The CCI explains quite convincingly that "OEMs would not have any incentive to pre-install competing search services" because "in one instance, the competing search service has to offer 90% revenue share to the OEM to secure a default position on the secondary browser, as against 10% offered by Google (generally). This is un-sustainable for the competitors."

I don't want to take a firm position on the applicability of the as efficient competitor test to digital markets here. But if the numbers in that example given by the CCI are right and a competing search engine would have to offer a 90% revenue share in order to compete with a Google offer of a 10% revenue share (because Google's search engine is also a much stronger economic engine), it's obvious that under the traditional AEC test Google could maintain its monopoly for all perpetuity by doing deals with all the major access points.

Google's huge payments to Apple are mentioned by the CCI as evidence of how much value Google derives from being the default search engine, but given Apple's tiny market share in India (compared to which its investments in manufacturing in that country are really huge), I can see why the focus is now more on what Google does alone than what it does in collusion with Apple.

Differentiated perspective on fragmentation

When I saw the CCI press release, I was worried that the negative take on anti-fragmentation rules went too far. The actual decision is nuanced and differentiated. Some anti-fragmentation rules are acceptable, but fragmentation must not serve as a pretext for monopolization.

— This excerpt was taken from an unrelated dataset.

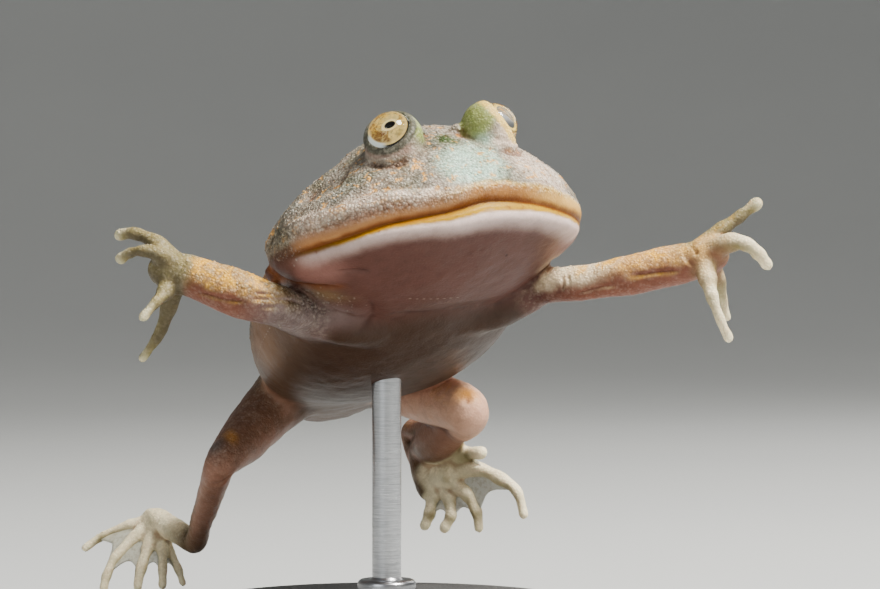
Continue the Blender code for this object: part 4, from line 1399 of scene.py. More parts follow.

As a small app developer I just wish to note that for the most part, we have the same interests as OEMs in loosening Google's death grip on the ecosystem, but I would hope that regulators and courts would also take into consideration that the little guys will struggle with a degree of fragmentation that may still be profitable for a major device maker and the very largest app makers.

Incomplete understanding of switching costs

There is really just one sentence in the CCI decision that in my eyes doesn't reflect as favorably on the CCI's understanding of the issus as the rest:

"Thereafter, the end consumer is locked-in to the OS and faces substantial switching costs, primarily in terms of cost of new smart device."

Switching costs are a big issue in all those mobile platform cases, such as the EU Commission's Google Android case and Epic Games' lawsuits against Apple and Google. The CCI is right about lock-in and substantial switching costs, but it's not a good idea to focus too much on just the cost of a new phone or tablet. Users are locked into those operating systems, not so much into devices. Devices are replaced from time to time; many people's upgrade cycle is two years (which is when mobile carriers typically offer a discount on a new phone if one renewes for another 24 months). It's about apps (for lack of a multi-platform app store like the ones that Epic Games and Microsoft--as know from a recent filing with the UK's Competition & Markets Authority-- would like to operate on mobile devices) and media content. It's also about familiarity with user interfaces. It's about having to re-enter lots of passwords. I migrated from Android to iOS and back, so I know that purchasing a device is really just a limited part of the picture.

In another context the CCI order at least recognizes the part about having to repurchase apps:

"[T]he users of smart mobile devices in India face considerable switching cost to shift to iOS between Android and iOS (and the need to download and purchase existing apps for the new smart mobile OS)."

Given that Apple's products aren't much of an option for most customers in India, it's understandable that the CCI didn't have to go into a lot more detail concerning switching costs. That's different in other jurisdictions. Let there be no doubt that the CCI order is a great piece of work. Someone will always find something to disagree with or identify room for improvement. That changes nothing about what a world-class job those CCI officials did. I hope they can defend at least the most important parts of the ruling in the further process.